Ни у него к нам, ни у нас к нему.
Мы знакомы двенадцать лет. Когда-то я помогала коренной москвичке Яне Морозовой пробить отдельное жилье для нее и ее пережившего четыре клинические смерти неизлечимого сына-аутиста. Они вместе с родителями и братом с женой ютились все вместе в крошечной квартирке на «Южной». Но полученная в итоге муниципальная жилплощадь в Загорье, на дикой окраине Москвы, обернулась кошмаром. Рядом не было поликлиник, «скорая» по вызову не доезжала, для того чтобы прокормить семью, пианистке Яне необходимо было ежедневно добираться до центра Москвы, в рестораны и на банкеты, где она играла, но оставить Никиту и его младшего брата Ромку, которого Яна родила от отчаяния, чтобы просто не сойти с ума, было не с кем.

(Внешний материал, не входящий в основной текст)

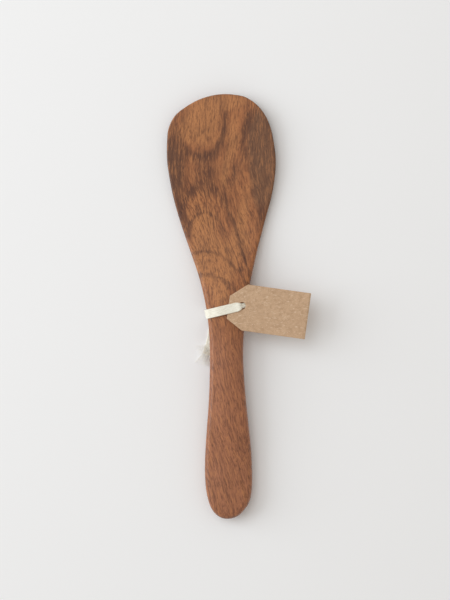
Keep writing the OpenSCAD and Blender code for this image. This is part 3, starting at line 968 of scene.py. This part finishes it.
def tape_material():
    """Cotton tape: the colours of the weave over the mesh's relief, with painted shade in the
    weave's hollows, and slubs and fuzz.
    """
    g = Graph("cotton_tape")
    woven = g.node("UVMap", {}, uv_map=WEAVE_MAP)
    along, across, _ = g.split(g.vector("MULTIPLY", woven, (1 / MM, 1 / MM, 1)))
    turns = 2 * math.pi * MM / YARN_PITCH
    warp = g.math("COSINE", g.times(across, turns / 2))
    weft = g.math("COSINE", g.times(along, turns))
    weave = g.times(warp, weft)
    fuzz = g.noise(millimetres(g), *FUZZ_NOISE)
    slub = g.noise(g.join(g.times(along, SLUB_STRETCH), across, 0.0), *SLUB_NOISE)
    # Painted shade: the hollows of the weave are darkened in the colour, and slubs and fuzz add
    # real tone with the same darker colour
    painted_shade_and_slubs = g.scaled(g.span(weave, -1, 1), HOLLOW_SHADE, g.span(slub, 0.35, 0.7))
    painted_shade_and_slubs = g.math("ADD", painted_shade_and_slubs, g.span(fuzz, 0.45, 0.75, 0, 0.35), clamp=True)
    colour = g.mix(painted_shade_and_slubs, TAPE_LIGHT, TAPE_SHADE_AND_SLUB)
    colour = g.mix(g.span(across, *LOOSE_SPAN_MM), colour, TAPE_LOOSE)
    height = g.scaled(fuzz, FUZZ_HEIGHT, weave)
    return g.finish({"Base Color": colour, "Roughness": g.span(fuzz, 0.3, 0.7, 0.82, 0.95),
                     "Sheen Weight": 0.25, "Sheen Roughness": 0.5, "Specular IOR Level": 0.2,
                     "Normal": g.bump(height, *TAPE_BUMP)})


# Card: its colours and noises
KRAFT = (0.58, 0.388, 0.25)
KRAFT_DARK = (0.47, 0.3, 0.185)
KRAFT_PALE = (0.76, 0.575, 0.42)
PULP_NOISE = (0.5, 5.0, 0.75)
CLOUD_NOISE = (0.09, 3.0, 0.6)
# Fibres that lie along the card and across it: the share of the length that counts, and
# the noise with its distortion
LONG_STRETCH = 0.35
LONG_NOISE = (1.3, 3.0, 0.6, 0.8)
CROSS_STRETCH = 0.3
CROSS_NOISE = (1.2, 3.0, 0.6, 0.8)
PULP_HEIGHT = 0.8
CARD_BUMP = (0.05 * MM, 0.5)


def card_material():
    """Kraft board: cloudy pulp with fibres that lie both ways, and paler at its edges."""
    g = Graph("kraft_card")
    place = millimetres(g)
    x, y, z = g.split(place)
    pulp = g.noise(place, *PULP_NOISE)
    clouds = g.noise(place, *CLOUD_NOISE)
    long_fibres = g.noise(g.join(g.times(x, LONG_STRETCH), y, z), *LONG_NOISE)
    cross_fibres = g.noise(g.join(x, g.times(y, CROSS_STRETCH), z), *CROSS_NOISE)
    facing = g.split(g.node("TexCoord", {}, output="Normal"))[2]
    colour = g.tints(g.mix(g.span(pulp, 0.36, 0.58), KRAFT_DARK, KRAFT), [
        (clouds, 0.4, 0.7, 0.25, KRAFT_DARK),
        (long_fibres, 0.54, 0.68, 0.65, KRAFT_PALE),
        (cross_fibres, 0.58, 0.72, 0.5, KRAFT_DARK),
        (g.math("ABSOLUTE", facing), 0.75, 0.3, 0.7, KRAFT_PALE),
    ])
    height = g.plus(long_fibres, g.times(pulp, PULP_HEIGHT))
    return g.finish({"Base Color": colour, "Roughness": g.span(pulp, 0.3, 0.7, 0.75, 0.92),
                     "Specular IOR Level": 0.25, "Normal": g.bump(height, *CARD_BUMP)})


# Floor and light

FLOOR_SIZE = 6
FLOOR_COLOUR = (0.9, 0.895, 0.914)
ROOM_LIGHT = 0.555
ROOM_COLOUR = (1, 0.96, 0.885)
# Each light's place, width, height, power in watts and colour
WINDOW = (Vector((-2.6, 0.5, 1.3)), 2.3, 2.1, 48, (0.89, 0.957, 1))
SOFTBOX = (Vector((-0.6, 0.5, 1.4)), 1.1, 1.1, 6.6, (0.93, 0.975, 1))


def floor_material():
    return Graph("pale_floor").finish({"Base Color": FLOOR_COLOUR, "Roughness": 0.9,
                                       "Specular IOR Level": 0.1})


def make_light(name, place, width, height, power, colour):
    light = bpy.data.lights.new(name, "AREA")
    light.shape = "RECTANGLE"
    light.size, light.size_y = width, height
    light.energy = power
    light.color = colour
    lamp = bpy.data.objects.new(name, light)
    lamp.location = place
    lamp.rotation_euler = (CAMERA_AIM - place).to_track_quat("-Z", "Y").to_euler()
    bpy.context.scene.collection.objects.link(lamp)


def make_stage():
    bpy.ops.mesh.primitive_plane_add(size=FLOOR_SIZE)
    floor = bpy.context.object
    floor.name = "floor"
    floor.data.materials.append(floor_material())
    make_light("window", *WINDOW)
    make_light("softbox", *SOFTBOX)
    world = bpy.data.worlds.new("room")
    world.use_nodes = True
    room = world.node_tree.nodes["Background"]
    room.inputs["Color"].default_value = (*ROOM_COLOUR, 1)
    room.inputs["Strength"].default_value = ROOM_LIGHT
    bpy.context.scene.world = world
    bpy.context.scene.view_settings.view_transform = "Standard"


def main():
    make_camera()
    tape = tape_material()
    make_tail("tail_long", TAIL_LONG, tape)
    make_tail("tail_short", TAIL_SHORT, tape)
    make_loop_and_knot(tape)
    make_tag(card_material())
    make_wood(wood_material())
    make_stage()


main()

«Никита же высокий и тяжелый. Его помыть надо, одеть. У меня, если честно, не хватает уже сил. Но я все равно его не оставлю, без меня бы его уже не было. Он жив, потому что я рядом, я верю». Мы с Яной едем на станцию метро «Пионерская», в один из лучших психоинтернатов Москвы, куда она тщетно пытается пристроить сына. Но мест там нет. Есть только в подмосковном Ступине, что за 70 км от столицы, где принимают москвичей, но Яна просто не сможет часто ездить туда и забирать сына хотя бы на выходные. Она считает, что это конец.
Оказывается, что пятнадцати уже существующих ПНИ категорически не хватает для потребностей огромной Москвы. Оказывается, не закрывать интернаты нужно, а открывать новые.
Пациент жив. Или нет?
По данным на 1 января 2016 года, в России работает 504 психоневрологических интерната, в которых ныне проживают свыше 148 тысяч человек. Выпускники 130 российских детских специализированных домов-интернатов после достижения ими совершеннолетия чаще всего плавным ходом отправляются в ПНИ для взрослых, по решению суда их лишают дееспособности — и лишь единицам удается вернуться в обычный мир.

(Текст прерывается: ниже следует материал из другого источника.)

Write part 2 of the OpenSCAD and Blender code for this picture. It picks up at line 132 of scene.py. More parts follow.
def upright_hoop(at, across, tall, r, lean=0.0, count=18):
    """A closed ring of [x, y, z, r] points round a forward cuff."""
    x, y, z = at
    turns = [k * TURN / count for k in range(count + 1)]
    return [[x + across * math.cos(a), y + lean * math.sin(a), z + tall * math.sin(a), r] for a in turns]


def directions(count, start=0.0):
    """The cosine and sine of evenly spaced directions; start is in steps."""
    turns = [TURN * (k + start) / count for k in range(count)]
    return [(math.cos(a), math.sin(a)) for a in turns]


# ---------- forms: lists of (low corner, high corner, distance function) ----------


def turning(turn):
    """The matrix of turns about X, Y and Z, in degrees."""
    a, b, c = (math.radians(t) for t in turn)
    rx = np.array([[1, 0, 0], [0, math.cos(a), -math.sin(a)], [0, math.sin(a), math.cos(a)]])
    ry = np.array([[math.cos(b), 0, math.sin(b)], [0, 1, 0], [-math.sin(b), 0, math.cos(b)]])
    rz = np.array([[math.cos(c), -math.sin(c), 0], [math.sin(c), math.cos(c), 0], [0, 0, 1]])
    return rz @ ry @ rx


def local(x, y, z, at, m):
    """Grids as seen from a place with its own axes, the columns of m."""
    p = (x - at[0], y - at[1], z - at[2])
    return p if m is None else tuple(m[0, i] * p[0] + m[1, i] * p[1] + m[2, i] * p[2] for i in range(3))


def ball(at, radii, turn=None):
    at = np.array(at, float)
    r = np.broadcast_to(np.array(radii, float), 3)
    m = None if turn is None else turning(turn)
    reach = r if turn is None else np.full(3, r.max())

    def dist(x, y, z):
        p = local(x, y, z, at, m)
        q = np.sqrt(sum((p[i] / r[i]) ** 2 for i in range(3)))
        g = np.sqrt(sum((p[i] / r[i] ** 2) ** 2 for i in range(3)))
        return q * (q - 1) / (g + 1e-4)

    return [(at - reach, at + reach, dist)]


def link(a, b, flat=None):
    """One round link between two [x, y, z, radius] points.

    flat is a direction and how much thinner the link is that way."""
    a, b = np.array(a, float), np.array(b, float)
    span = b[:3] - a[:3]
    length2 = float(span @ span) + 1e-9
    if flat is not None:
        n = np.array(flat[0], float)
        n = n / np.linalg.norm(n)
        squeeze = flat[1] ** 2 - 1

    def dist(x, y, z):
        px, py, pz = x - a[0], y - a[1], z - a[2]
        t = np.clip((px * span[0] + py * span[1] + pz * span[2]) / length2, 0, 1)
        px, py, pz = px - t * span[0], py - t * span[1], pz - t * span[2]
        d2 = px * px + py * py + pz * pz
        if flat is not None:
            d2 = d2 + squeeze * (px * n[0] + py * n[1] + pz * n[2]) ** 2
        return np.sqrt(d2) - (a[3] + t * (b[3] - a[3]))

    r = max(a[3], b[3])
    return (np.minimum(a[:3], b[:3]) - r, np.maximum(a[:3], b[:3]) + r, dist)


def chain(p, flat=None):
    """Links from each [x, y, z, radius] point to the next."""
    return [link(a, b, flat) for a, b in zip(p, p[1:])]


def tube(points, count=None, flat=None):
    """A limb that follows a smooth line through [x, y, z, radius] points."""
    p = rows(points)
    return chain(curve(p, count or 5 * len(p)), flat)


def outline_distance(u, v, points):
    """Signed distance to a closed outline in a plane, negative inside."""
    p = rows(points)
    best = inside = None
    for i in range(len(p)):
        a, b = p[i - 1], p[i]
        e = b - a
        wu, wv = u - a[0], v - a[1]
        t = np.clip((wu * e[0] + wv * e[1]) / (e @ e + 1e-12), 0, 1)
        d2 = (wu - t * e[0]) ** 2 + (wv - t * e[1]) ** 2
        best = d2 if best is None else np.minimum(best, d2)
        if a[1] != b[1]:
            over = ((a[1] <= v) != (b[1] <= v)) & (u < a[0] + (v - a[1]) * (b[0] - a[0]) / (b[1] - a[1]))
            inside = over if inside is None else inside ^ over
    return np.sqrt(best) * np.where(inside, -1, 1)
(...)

Сторонники реформы полагают, что стоит удалить из этой схемы ПНИ — и проблема тут же решится сама собой. Конечно, вместо ПНИ инвалидов обязаны будут селить куда-нибудь еще, в общежития, в комнаты на пять-шесть человек, вместе с товарищами из родного детского дома. Или, как предполагают новаторы, выделят им по этажу в обычных многоэтажках. А к каждой такой «особенной» квартире приставят социального работника, посредника, который станет держать связь с окружающими и защищать от них своих подопечных.
Это только кажется, что лишь душевнобольные могут навредить обычным людям. Те способны обидеть больных ничуть не меньше.
148 тысяч человек. И примерно столько же вновь подготовленных социальных работников для них. И еще десятки тысяч новых квартир, разбросанных по всей Москве, вместо расположенных на одной территории государственных корпусов ПНИ. Примерно в этом и будет заключаться грядущая реформа, если не сорвется на полпути.
Но благое дело, конечно же, того стоит. Любые дела, предполагающие перенаправить многомиллионные бюджетные потоки в новое русло, напрасными быть не могут. А тут еще и благородное спасение душ...
«Мы, кстати, не раз предлагали общественникам войти в наш попечительский совет, пойти работать здесь рядовыми волонтерами, не на день, а на постоянной основе, менять подгузники, кормить с ложечки неходячих, но они этого не хотят, это же не так интересно», — рассказывают сотрудники интерната.
...Почти сорок лет назад в Италии в результате реформы были разом закрыты все психиатрические больницы, первые годы царил сущий хаос, резко повысилось число самоубийств, семьи отказывались от родных, выброшенные на улицу душевнобольные погибали от голода и холода, возник даже новый подвид бродяг — их называли abandonati, заброшенные. Старое поколение больных вымерло, новое приспособилось со временем жить по-другому.
Но это происходило в богобоязненной патриархальной Италии. А что в таком случае ждет современную Россию? Когда больные, оставшиеся без врачебного надзора, пойдут по улицам наших городов — никто же не сможет больше заставить их принимать таблетки, следить за их поведением, и та же внезапно сошедшая с ума узбекская няня покажется мягкой прелюдией к самому страшному.